POLITICS

Wits condemns Dalai Lama ban

Statement issued by Vice-Chancellor Loyiso Nongxa, March 25 2009

WITS UNIVERSITY CONDEMNS GOVERNMENT'S DECISION TO DENY DALAI LAMA ENTRY TO SA

Wits University expresses its profound dismay at the decision taken by the South African government not to grant a visa to His Holiness the Dalai Lama, to attend a Peace Conference in South Africa along with other Nobel Peace Prize Laureates. As a University, we strongly condemn the action of the South African government in denying His Holiness the Dalai Lama access to South Africa. We add our voice to that of other leaders, calling on the South African government to apologise to the nation for this oversight. It is a betrayal of everything that we, as South Africans, fought against during the apartheid regime and a gross violation of the values we espouse as a nation.

The University does not accept the rationale offered by the South African government to bar this stalwart of peace from entering the country. The decision of the government ridicules the values enshrined in our Constitution, and the freedoms for which so many South African have lived, and indeed died.

The Dalai Lama was scheduled to deliver a public address at Wits University on Saturday, 28 March 2009, following on a similar lecture that he delivered to a full capacity audience at Wits during his last visit to the country. To have the voice of the Dalai Lama silenced at both the Peace Conference and the Wits Public Lecture is a setback to the principle that rigorous intellectual debate and reflection is central to the defence of democracy. As part of its commitment to being a publicly engaged institution, Wits hosts numerous public engagement activities and provides an intellectual platform for robust debate. We believe that making differing perspectives and views accessible to our community is a vital part of sustaining and defending the constitutional values that we express as a country.

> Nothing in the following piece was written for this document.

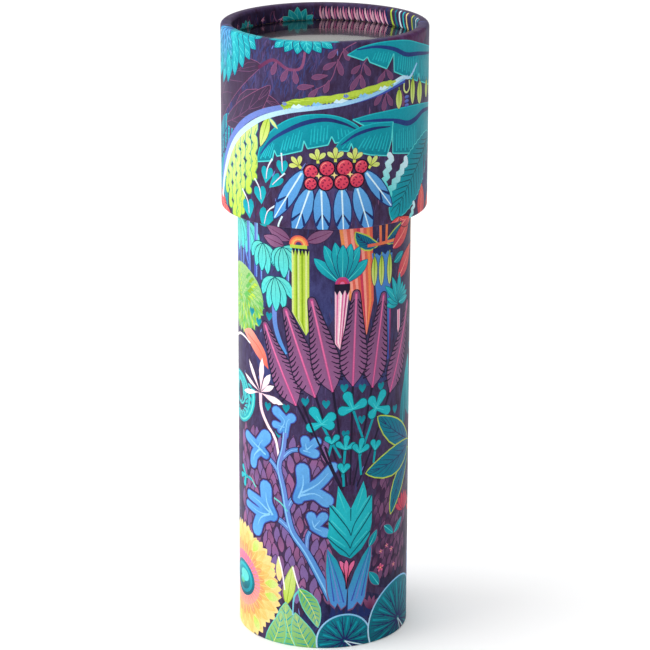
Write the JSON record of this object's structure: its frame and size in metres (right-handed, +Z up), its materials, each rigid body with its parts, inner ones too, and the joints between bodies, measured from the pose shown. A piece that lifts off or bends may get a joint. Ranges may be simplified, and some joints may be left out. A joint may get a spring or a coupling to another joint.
{
  "type": "kaleidoscope",
  "caption": "Card-tube kaleidoscope standing on its eyepiece end, with a wider turning head that holds loose beads under a recessed clear window.",
  "frame": {"origin": "centre of the eyepiece end's bottom edge, on the surface the object stands on", "axes": "+Z up the axis from the eyepiece end to the rim of the head; the printed front faces -Y"},
  "size_m": [0.06, 0.06, 0.184],
  "materials": {
    "card": "matte",
    "printed_barrel": "satin printed paper",
    "printed_head": "satin printed paper",
    "dark_card": "matte",
    "black_card": "matte",
    "foam": "matte foam",
    "mirror": "polished",
    "clear_plastic": "polished clear plastic",
    "frosted_plastic": "frosted",
    "white_plastic": "gloss",
    "red_bead": "gloss",
    "amber_bead": "gloss",
    "silver_sequin": "polished",
    "blue_bead": "gloss",
    "green_bead": "gloss",
    "violet_chip": "gloss",
    "turquoise_chip": "gloss"
  },
  "bodies": {
    "barrel": {"barrel_tube": "card", "barrel_wrap": "printed_barrel", "eyepiece_ring": "dark_card", "eyepiece_disc": "dark_card", "eyepiece_window": "clear_plastic", "mirror_1": "mirror", "mirror_2": "mirror", "mirror_3": "mirror", "mirror_sleeve": "black_card", "mirror_seat_lower": "foam", "mirror_seat_upper": "foam", "barrel_collar": "card"},
    "head": {"head_shell": "card", "head_wrap": "printed_head", "head_liner": "card", "chamber_support": "black_card", "chamber_floor": "clear_plastic", "chamber_wall": "white_plastic", "diffuser_disc": "frosted_plastic", "window_spacer": "dark_card", "cover_window": "clear_plastic"},
    "loose_pieces": {"round_beads_large": "red_bead", "round_beads_small": "amber_bead", "star_sequins": "silver_sequin", "tube_beads": "blue_bead", "ring_beads": "green_bead", "triangle_chips": "violet_chip", "hexagon_chips": "turquoise_chip"}
  },
  "joints": [
    {"name": "head_turn", "type": "hinge", "parent": "barrel", "child": "head", "pos_m": [0, 0, 0.147], "axis": [0, 0, 1], "continuous": true},
    {"name": "bead_tumble", "type": "hinge", "parent": "head", "child": "loose_pieces", "pos_m": [0, 0, 0.1673], "axis": [0, 0, 1], "continuous": true}
  ]
}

No country in the world has produced as many Peace Prize Laureates as South Africa, a testament both to the struggles that we have waged in this country for the principles of human rights, as well as to the great stature of the South Africans who have found transcendent ways of expressing the struggle for freedom. It is with this tradition in mind that we view the exclusion of the

Dalai Lama from our shores with grave misgivings. This betrayal of a key constitutional value provides a clear window into the fragility of the democracy we are trying to sustain.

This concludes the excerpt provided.